Thermische Energiespeicher zur direkten Elektrifizierung von Prozesswärme
Thermische Energiespeicher sind ein Schlüsselelement für die direkte Elektrifizierung von Prozesswärme und ermöglichen es, erneuerbare Energien effizient in industriellen Prozessen zu nutzen. Diese Speichertechnologie erlaubt es, überschüssige Energie aus Wind- oder Solarquellen zu speichern und bei Bedarf in Form von Wärme wieder abzugeben. Besonders in Branchen, in denen die benötigte Temperatur zwischen 150°C und 350°C Grad liegt bietet die direkte Elektrifizierung mithilfe von thermischen Speichern wie der ThermalBattery™ eine praktikable und umweltfreundliche Lösung.
Wärmewende als Standortfaktor für Unternehmen
Die Wärmewende wird zunehmend zu einem wichtigen Standortfaktor für Unternehmen, insbesondere in energieintensiven Branchen. Die Fähigkeit, nachhaltige und klimaneutrale Produktionsprozesse anzubieten, wird nicht nur von Kunden, sondern auch von Investoren immer stärker nachgefragt. Unternehmen, die frühzeitig auf erneuerbare Energien und energieeffiziente Technologien setzen, sichern sich Wettbewerbsvorteile und verbessern ihre Position auf internationalen Märkten. Gleichzeitig bietet die Wärmewende die Chance, sich von steigenden Preisen für fossile Energieträger unabhängiger zu machen und langfristig Kosten zu senken.

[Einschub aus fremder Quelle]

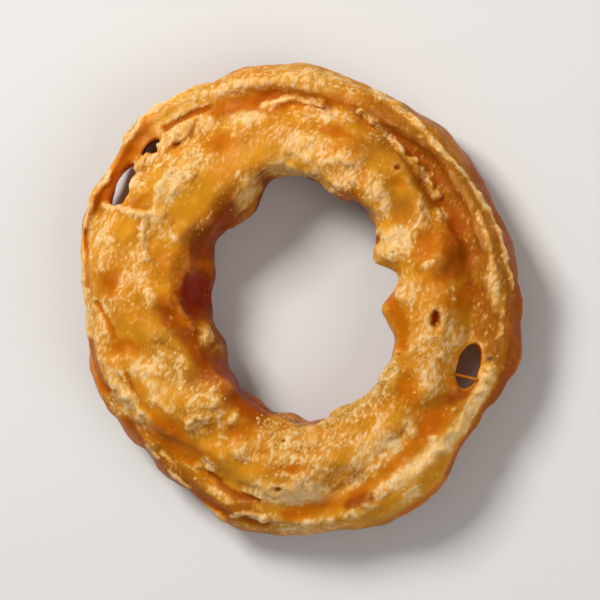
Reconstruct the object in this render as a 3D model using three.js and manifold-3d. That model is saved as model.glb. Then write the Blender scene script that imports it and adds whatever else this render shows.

Damit die Wärmewende in der Industrie erfolgreich umgesetzt werden kann, ist umfassende politische Unterstützung unerlässlich. Zwar gibt es bereits zahlreiche Förderprogramme und gesetzliche Rahmenbedingungen, doch der Ausbau dieser Maßnahmen ist entscheidend für die weitere Entwicklung. Politische Förderung für die Wärmewende in der Industrie muss daher nicht nur finanziellen Anreize schaffen, sondern auch langfristige Planungssicherheit gewährleisten. Dazu gehören höhere etwa Investitionszuschüsse, steuerliche Erleichterungen und eine klare Regulierung, die die Nutzung fossiler Energien weiter verteuert und den Übergang zu erneuerbaren Energien fördert.